December 7, 2021


There’s a recent business trend where companies are making big statements that seem designed to go viral. In today’s highly polarized environment, diving head first into the culture wars is an easy way to win a lot of free publicity. But is it a good business strategy? Only time will tell, but I see reasons to be cautious.

Some people are calling this trend woke capitalism, and I think that name is apt. These ads generally come from 20 (or 30) -something marketers who live in New York. In that woke bubble, polarizing culture war messages probably get a positive reception with lots of kudos for bravery, authenticy, and leadership. But what about the rest of the country? That’s where most of the customers are, and those bold advertising execs might find out later that they’re woefully out of touch with their market.

Gillette gave us the clearest example of this culture war advertising with their recent ad decrying “toxic masculinity.” Their advertisement succeeded in going viral — it has now been viewed tens of millions of times (and still counting) on social media. The marketing executives behind the ad created a big spike in brand exposure, well beyond what you could normally hope for by purchasing airtime. I imagine they count this as a big win.

While this might be a huge success for marketers, the value to Gillette is less certain. Shareholders don’t usually care about making waves. They want earnings, and advertising exists to boost sales. Among their current customers, there are likely some people who were turned off by this ad and might decide to look for a new brand. Existing customers who liked the message are unlikely to increase their razor consumption, so Gillette is betting that their message will bring in new customers.

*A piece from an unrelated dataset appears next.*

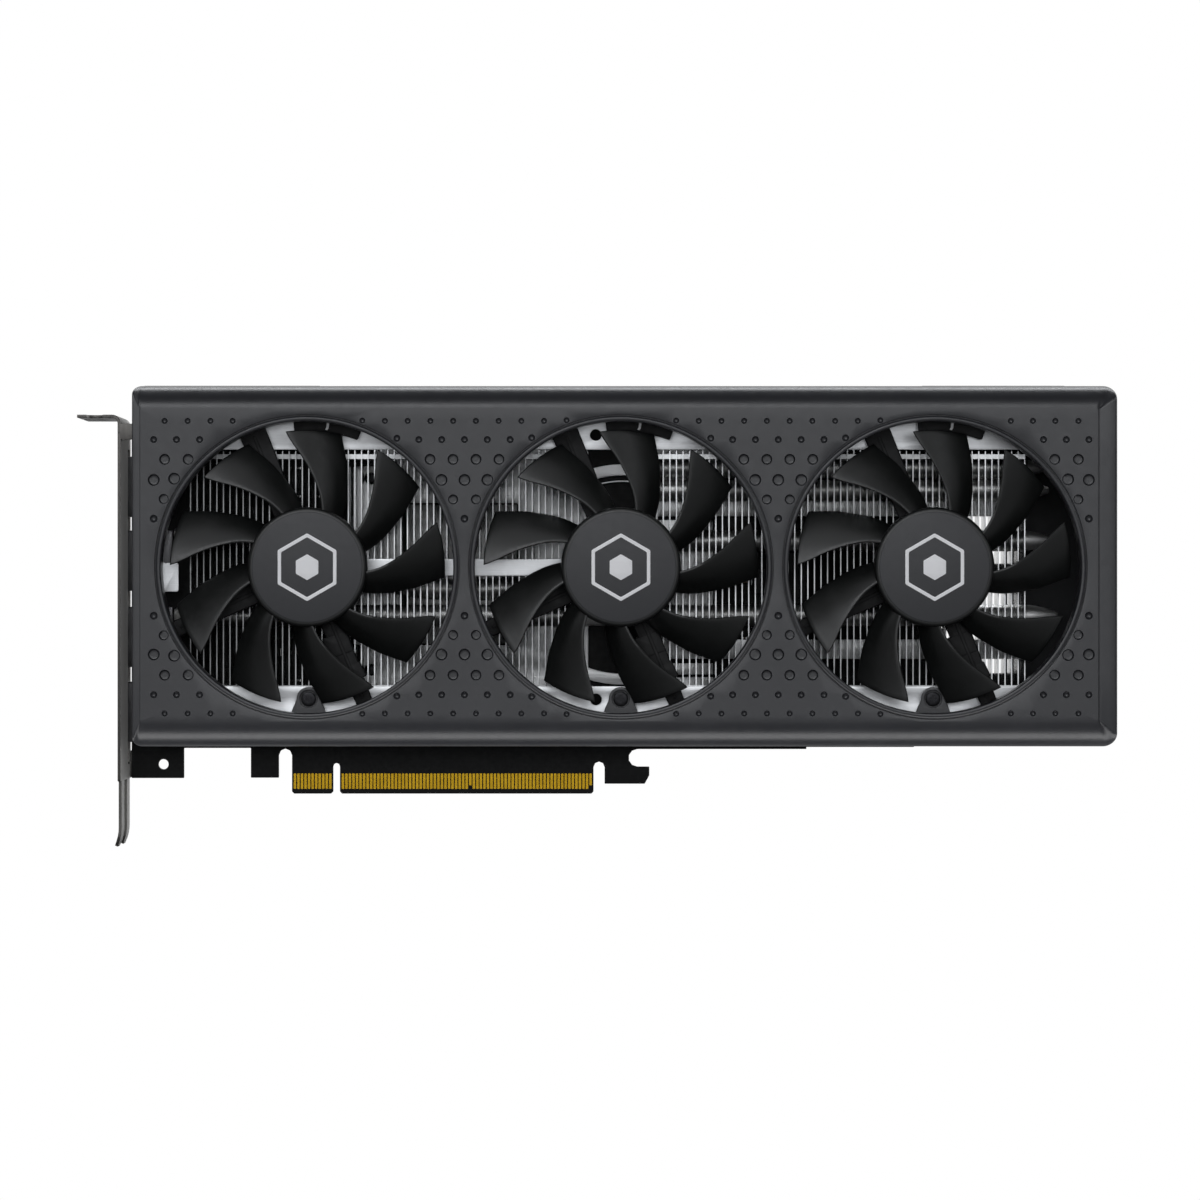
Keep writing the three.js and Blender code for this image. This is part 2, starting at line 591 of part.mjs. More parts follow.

I don’t know how many people pick their consumer products based on cultural and political positioning. Are they a big enough group to offset the likely loss of annoyed customers? Is Gillette planning to continue this virtue-signaling marketing strategy? There will always be more issues, so this strategy might not be very sustainable. What happens when they pick the “wrong” message in a future debate? They run the risk of gaining just a few fickle customers for a short period.

It’s possible that these companies really stand for something and they want their customers to know it. But it might also be that some companies face tough competition and are hoping that a wave of attention will help restore their lost market dominance. Will viral publicity and culture war marketing turn into a big win for investors? I’m interested to see how it all plays out.